Le Conseil adopte également la distinction entre deux statuts: celui de réfugié et celui dit "de protection subsidiaire" s’appliquant aux victimes de conflits armés, statut qui offrira une protection limitée dans le temps, nouvelle restriction…. Le Conseil adopte aussi le principe des "charters" d'éloignement collectifs mis en œuvre par plusieurs pays de l'U.E., alors que le Parlement Européen l'avait rejeté en séance plénière le 20 avril ! Parallèlement, des améliorations sont proposées en matière de déroulement de la procédure, de droit à un recours effectif…. Pour ceux qui n'auront pas été écartés par le premier tri...
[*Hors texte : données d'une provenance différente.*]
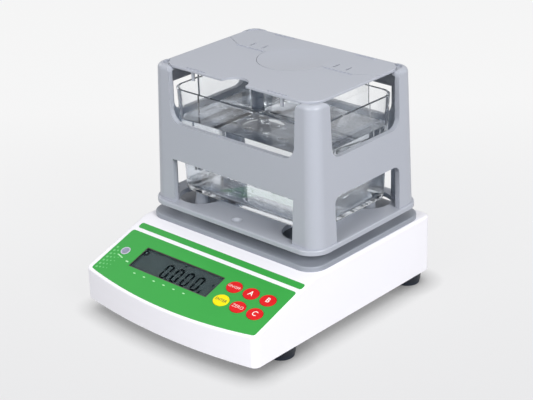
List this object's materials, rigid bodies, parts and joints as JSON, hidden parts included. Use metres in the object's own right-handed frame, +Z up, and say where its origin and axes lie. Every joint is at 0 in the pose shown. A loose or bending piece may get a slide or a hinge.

En août 2004, les Ministres de l'Intérieur, allemand, Otto Schily et italien, Giuseppe Pisanu proposent à nouveau de créer une institution européenne chargée du tri des demandes d'asile et de migration dans des camps situés hors des frontières de l'U.E.. Sont évoqués: la Lybie, la Tunisie, l'Algérie, le Maroc, la Mauritanie… Les mêmes questions restent posées: quelles garanties de respect des conventions internationales dans ces zones de transit ? Quel appel, quel recours seront possibles ? En cas de réponse positive, comment déterminera-t-on le pays d'accueil ? De nouveau aussi l'accent est mis sur les accords de réadmission avec clairement la promesse d'incitants économiques ou la menace de sanctions...

Au cours de toute cette période, les expulsions collectives organisées conjointement par plusieurs pays membres de l'Union se poursuivent… Les naufrages au large de l'Italie ou de l'Espagne aussi, avec leurs lots de morts, assassinés par l'Europe-forteresse. Prochains enjeux: le Conseil Justice et Affaires intérieures ces 17 et 18 octobre à Florence et, le 5 novembre, le sommet des 25 chefs d'Etat et de gouvernement de l'Union européenne.